Stability of equilibrium in a one-dimensional hydrostatic model of the dry atmosphere

Abstract

Experts in the field of mathematical modeling of the climate system have different views about which class of models should be employed to analyze and predict climate for time scales corresponding to climatic processes. In this paper, we investigate the properties of a model constructed using the hydrostatic hypothesis. A one-dimensional (horizontally homogeneous) hydrostatic model of a dry atmosphere is considered. Air is considered an ideal gas. The source of heat is the external short-wave radiation flux entering the upper boundary of the atmosphere. This energy is partly absorbed by the atmospheric layers and the underlying surface, partly returned to space. The atmospheric layers and the underlying surface radiate in the long-wave range. In general, the absorption coefficient and heat capacity are specific for the atmospheric layers and are everywhere positive. In the model, the radiation balance of a segment of the atmospheric column above a unit area of the underlying surface determines the change in the internal energy and the volume occupied by the segment.The pressure value always remains equal to the weight of a part of the atmospheric column above the segment (hydrostatic hypothesis).

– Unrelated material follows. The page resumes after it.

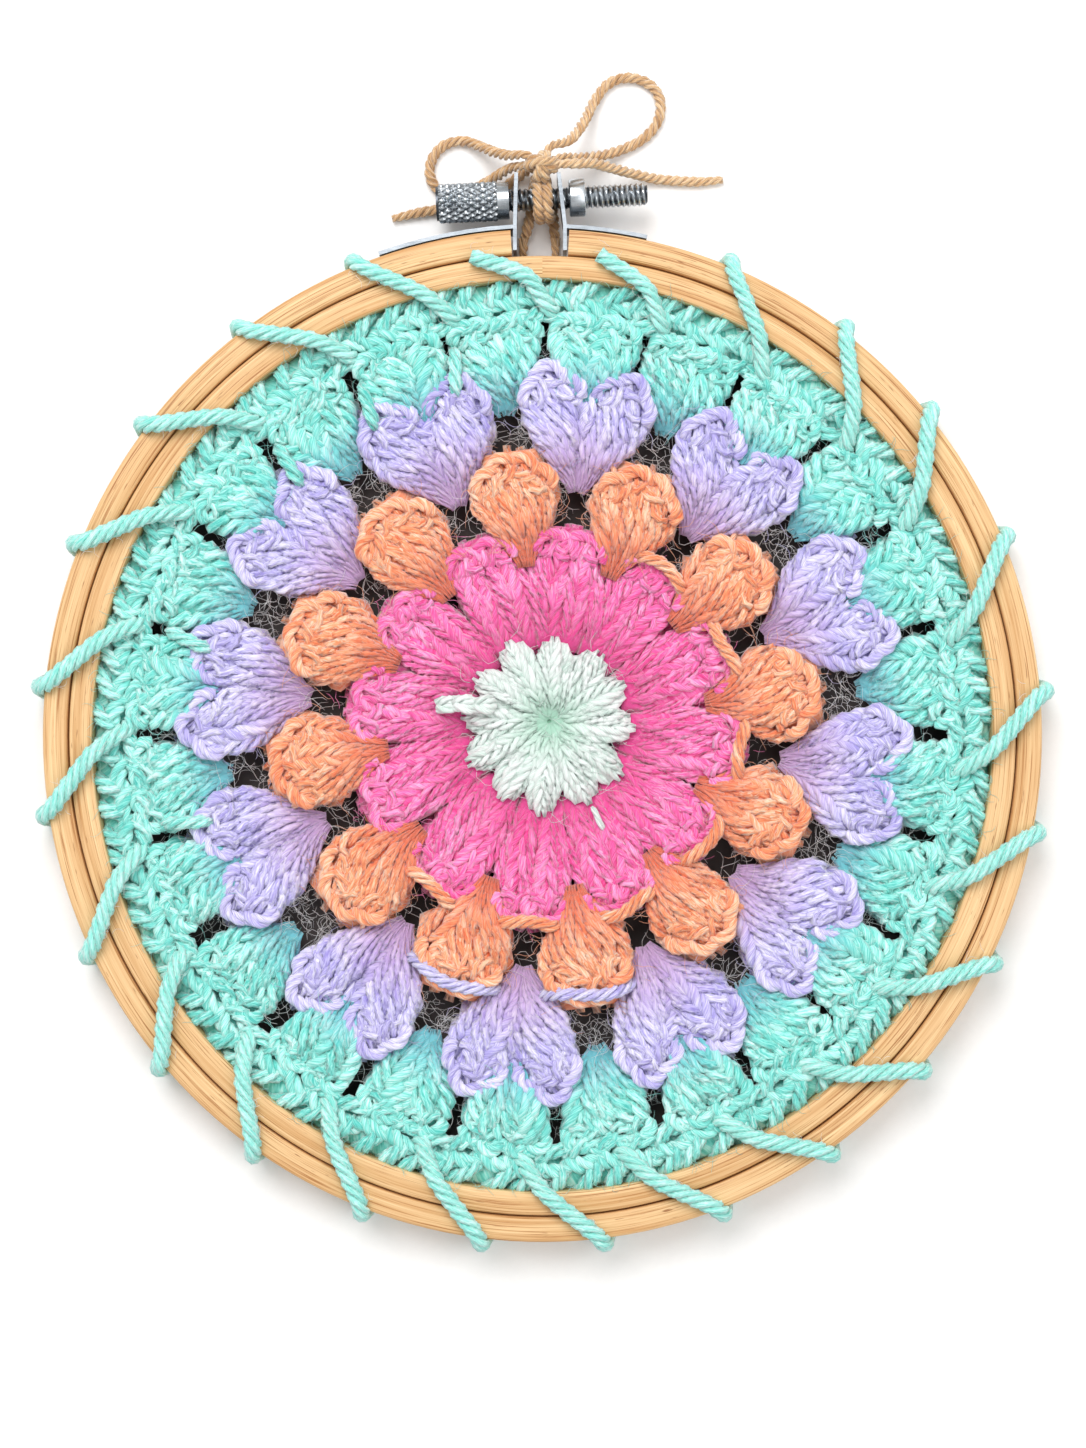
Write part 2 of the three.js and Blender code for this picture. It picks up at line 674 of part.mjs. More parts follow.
// The origin is under the middle of the hoop with its clamp, without the bow's loops and ends.
const middle = new THREE.Box3().setFromObject(hoop).getCenter(new THREE.Vector3());
const part = new THREE.Group();
part.position.set(-middle.x, -middle.y, 0);
part.add(hoop, cords);

export default part;
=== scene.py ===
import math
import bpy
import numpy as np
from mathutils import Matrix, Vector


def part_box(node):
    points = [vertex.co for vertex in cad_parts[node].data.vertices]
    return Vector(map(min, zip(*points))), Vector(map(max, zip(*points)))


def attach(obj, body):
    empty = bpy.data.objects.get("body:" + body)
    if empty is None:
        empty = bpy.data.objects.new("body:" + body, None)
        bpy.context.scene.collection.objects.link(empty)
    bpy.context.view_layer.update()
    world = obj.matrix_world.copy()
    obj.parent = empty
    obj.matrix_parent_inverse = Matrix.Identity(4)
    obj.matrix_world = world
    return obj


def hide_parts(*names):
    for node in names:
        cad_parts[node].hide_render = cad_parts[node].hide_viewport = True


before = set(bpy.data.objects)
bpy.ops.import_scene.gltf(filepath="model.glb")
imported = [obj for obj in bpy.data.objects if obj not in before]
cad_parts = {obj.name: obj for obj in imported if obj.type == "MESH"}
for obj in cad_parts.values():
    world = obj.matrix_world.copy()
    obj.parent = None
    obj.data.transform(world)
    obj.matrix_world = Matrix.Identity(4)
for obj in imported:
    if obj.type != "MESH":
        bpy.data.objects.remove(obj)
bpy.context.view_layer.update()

# %% [markdown]
# A crocheted flower is lashed into a wooden embroidery hoop that lies on its back. The packed
# model is the fixed frame. Sizes below are millimetres in the hoop: x and y from its middle, z
# from the surface that it lies on, and a clock angle, in degrees clockwise from the clamp. Points
# become metres only when a mesh is built, so the numbers stay those of a maker's ruler.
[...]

The underlying surface is always in the state of radiation equilibrium. Under these assumptions: a) there is a single equilibrium vertical temperature distribution in the column and corresponding air pressure and density distributions (they are calculated using the hydrostatic assumption and the equation of a state of the ideal gas); b) the temperature distribution is asymptotically stable, i.e. any other initial distribution of non-negative temperature values tends with time to equilibrium uniformly on the vertical. Thus, one can expect that the numerical analogs of the model considered in this work will also be stable, which is important for the computational implementation of both the one-dimensional model and its three-dimensional version.